> To do: Set down word for word each line from the start of the listing through the line that contains "from mathutils import Matrix, Vector", both included.

> Material:
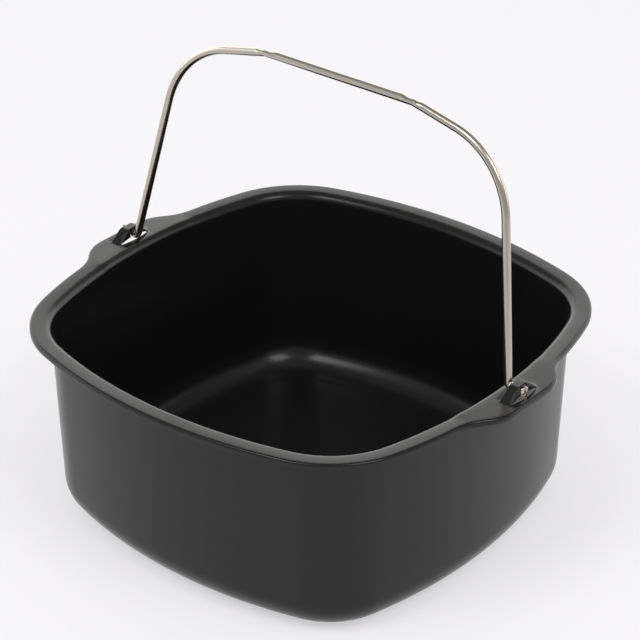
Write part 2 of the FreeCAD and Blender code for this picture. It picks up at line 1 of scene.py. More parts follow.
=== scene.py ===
# %% [markdown]
# # A pressed cake pan with a wire handle
#
# The pan is one black sheet of steel, drawn deep, with a rim, two ears and a turned-down edge.
# A strap in each ear is cut free on its two long sides and pushed up into a bridge.
# The handle is one bright wire whose ends turn under the bridges, so it swings like a bucket's.
# We load the fixed frame, press the sheet, bend the wire, and light them plainly.

# %% Load the frame
import math

import bmesh
import bpy
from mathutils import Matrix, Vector


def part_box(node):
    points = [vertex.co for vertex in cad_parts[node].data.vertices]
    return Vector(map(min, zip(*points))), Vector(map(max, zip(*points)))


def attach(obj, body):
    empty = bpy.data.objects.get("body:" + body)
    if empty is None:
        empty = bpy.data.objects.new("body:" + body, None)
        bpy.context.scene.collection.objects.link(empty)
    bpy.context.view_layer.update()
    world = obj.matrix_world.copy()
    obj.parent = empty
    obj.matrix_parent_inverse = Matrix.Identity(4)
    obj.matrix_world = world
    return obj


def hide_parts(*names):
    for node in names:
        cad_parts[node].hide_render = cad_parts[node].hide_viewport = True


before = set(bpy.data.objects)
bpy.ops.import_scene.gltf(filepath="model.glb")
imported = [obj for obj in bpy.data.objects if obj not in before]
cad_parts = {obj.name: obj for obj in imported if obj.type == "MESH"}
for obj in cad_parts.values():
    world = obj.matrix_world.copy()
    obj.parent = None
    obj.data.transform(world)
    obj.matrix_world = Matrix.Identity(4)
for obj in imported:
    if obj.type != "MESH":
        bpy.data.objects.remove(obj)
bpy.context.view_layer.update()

# %% [markdown]
# Every size below is a real one in millimetres, and one factor turns it into metres.
# The opening is a square with slow bulges for sides and rounded corners, so its outline is
# eight arcs that meet without a corner: a side arc, a corner arc, a side arc and so on.

# %% Sizes of the pan
MM = 0.001
GAUGE = 0.8                # thickness of the sheet
DEPTH = 89.8               # height of the rim
MOUTH_HALF = 95.6          # half the opening at the middle of a side
SIDE_RADIUS = 212.0        # the slow bulge of each side
CORNER_RADIUS = 37.4
WALL_LEAN = 2.6            # how much further in the wall stands at its foot
FOOT_RADIUS = 15.5
RIM_RADIUS = 3.4
RIM_REACH = 9.4            # rim width, out from the opening
EAR_REACH = 16.9
EAR_FLAT = 11.0            # half the straight front of an ear
EAR_ROUND = 20.0
EAR_HOLLOW = 24.0
LIP_RADIUS = 1.1
LIP_DEPTH = 2.4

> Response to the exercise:
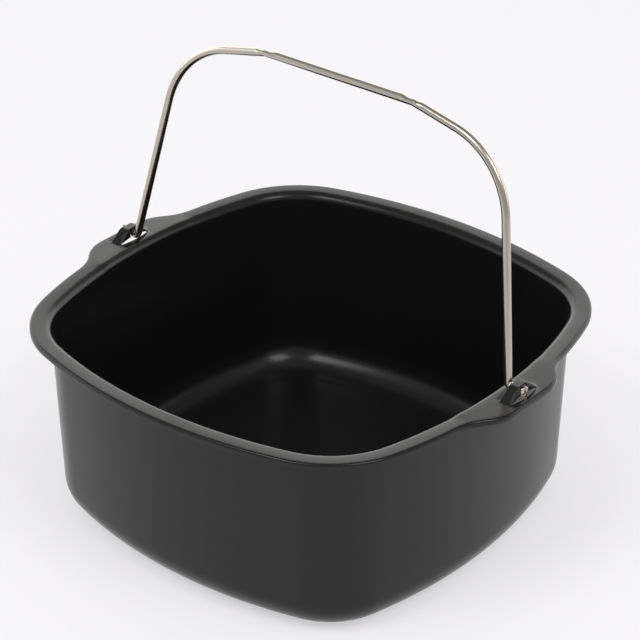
Write part 2 of the FreeCAD and Blender code for this picture. It picks up at line 1 of scene.py. More parts follow.
=== scene.py ===
# %% [markdown]
# # A pressed cake pan with a wire handle
#
# The pan is one black sheet of steel, drawn deep, with a rim, two ears and a turned-down edge.
# A strap in each ear is cut free on its two long sides and pushed up into a bridge.
# The handle is one bright wire whose ends turn under the bridges, so it swings like a bucket's.
# We load the fixed frame, press the sheet, bend the wire, and light them plainly.

# %% Load the frame
import math

import bmesh
import bpy
from mathutils import Matrix, Vector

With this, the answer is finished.